Northwestern Events Calendar

Dec
10
2020

Antiracism in Thought and Action Speaker Series: Racial Politics after the 2020 Elections

When: Thursday, December 10, 2020
12:30 PM - 1:30 PM CT

Where: Online
Webcast Link

Audience: Faculty/Staff - Student - Post Docs/Docs - Graduate Students

Contact: Erica Canavan   (847) 491-7451

Group: Department of Political Science

Category: Academic, Multicultural & Diversity, Global & Civic Engagement

Description:

Professors Masuoka, Watts Smith, and Wallace are leading experts on racial and ethnic politics in the United States. They will discuss what they see as the future trajectory of antiracist politics under the Biden-Harris administration. They will also discuss how the nation can begin to heal from our deep political polarization around race.

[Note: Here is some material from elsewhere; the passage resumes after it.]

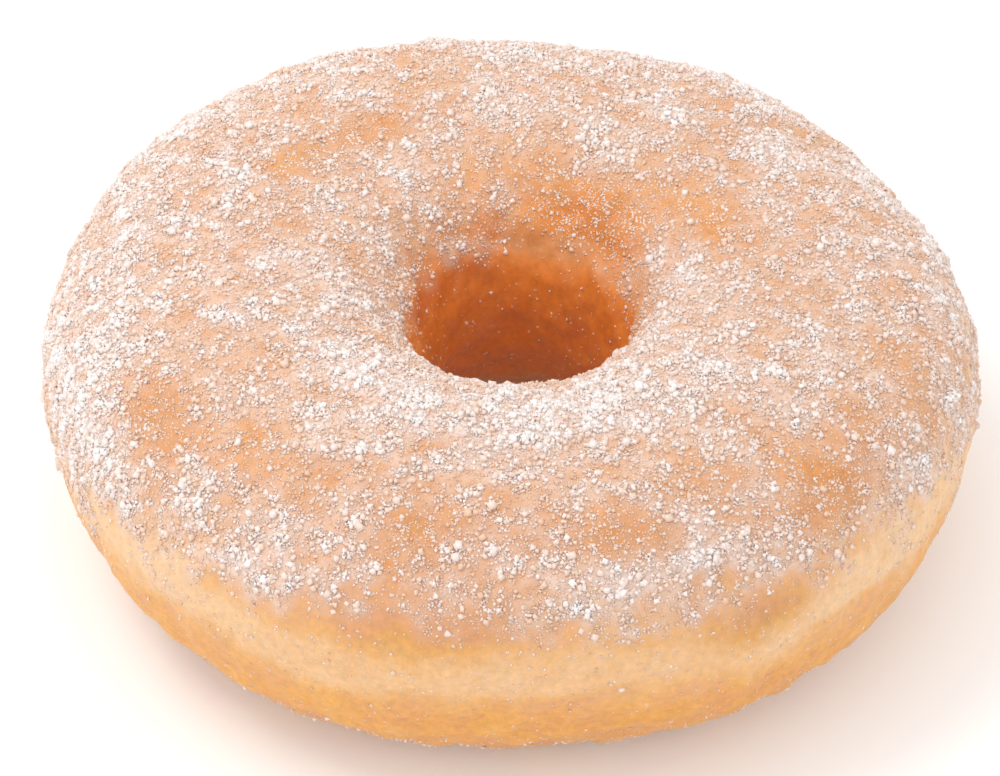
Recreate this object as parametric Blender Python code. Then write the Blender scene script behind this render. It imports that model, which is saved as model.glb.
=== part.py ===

On The Anti-Racism in Thought and Action Lecture and Discussion Series: 

Two members of the Change Makers Review Committee, Steven Adams and Stefanie Hicks, have partnered with Professor Alvin Tillery, Director of the Center for the Study of Diversity and Democracy to curate the Anti-Racism in Thought and Action Lecture and Discussion Series during the 2020-21 academic year. Scholars from a variety of disciplines will share research that provides transformative insights about the multiple crises of race we navigate in the United States. Each lecture will be followed by an interactive discussion or activity to catalyze meaningful reflection and action directed toward creating an anti-racist campus. The Office of Human Resources is sponsoring this series and invite all Northwestern Faculty and Staff to participate. 

About the speakers:

Dr. Candis Smith

Laurence and Lynne Brown-McCourtney Early Career Professor and Associate Professor of Political Science and African Studies @The Pennsylvania State University

Candis Watts Smith is Associate Professor of Political Science and African American Studies. She received her B.A., M.A., and Ph.D in Political Science at Duke University. Prior to coming to PennState, Smith had posts at Texas A&M University, Williams College, and the University of North Carolina at Chapel Hill. Her research explores the political and policy ramifications of shifting demographics in U.S. Smith is the author of Black Mosaic: The Politics of Black Pan-Ethnic Identity (NYU Press, 2014), the co-author of Stay Woke: A People’s Guide to Making All Black Lives Matter (NYU Press, 2019 with Tehama Lopez Bunyasi) and Racial Stasis: The Millennial Generation and the Stagnation of Racial Attitudes in American Politics (University of Chicago Press, 2020 with Christopher D. DeSante), and the co-editor of Black Politics in Transition: Immigration, Suburbanization, and Gentrification (Routledge, 2018 with Christina M. Greer).


Dr. Sophia Jordán Wallace
Associate Professor of Political Science @University of Washington

Sophia Jordán Wallace is an Associate Professor of Political Science at the University of Washington. She received her B.A. from UC San Diego and her Ph.D. from Cornell University. She specializes in Latino Politics, representation, and immigration politics and policy. Her research has been funded by the Ford Foundation, Social Sciences Research Council (SSRC), and Dirksen Congressional Center. Her co-authored book, Walls, Cages, and Family Separation: Race and Immigration in the Trump Era, was published by Cambridge University Press in 2020. She is a co-founder and co-organizer of SPIRE, Symposium on the Politics of Immigration, Race, and Ethnicity, which is an annual conference of race, ethnicity, and politics scholars. She is the Director of the Washington Institute for the Study of Inequality and Race (WISIR). She is also currently one of the editors of Political Research Quarterly. Dr.

Natalie Masuoka
Associate Professor of Political Science and Asian American Studies @University of California, Los Angeles

Natalie Masuoka is Associate Professor of Political Science and Asian American Studies. Her research interests include racial and ethnic politics, immigration, political behavior and public opinion. Her first book, The Politics of Belonging: Race, Public Opinion and Immigration (co-authored with Jane Junn) examines how and why whites, blacks, Asian Americans and Latinos view immigration and immigrants in systematically different ways. This book was the winner of the 2014 Ralph Bunche Award by the American Political Science Association. Her second book, Multiracial Identity and Racial Politics in the United States, explores the rise of Americans who self-identify as mixed race or multiracial and the impact on politics. This book was recognized as the best book in political behavior by the Race, Ethnicity and Politics Section of the American Political Science Association. Professor Masuoka received her Ph.D. and M.A. from University of California, Irvine and a B.A from CSU Long Beach.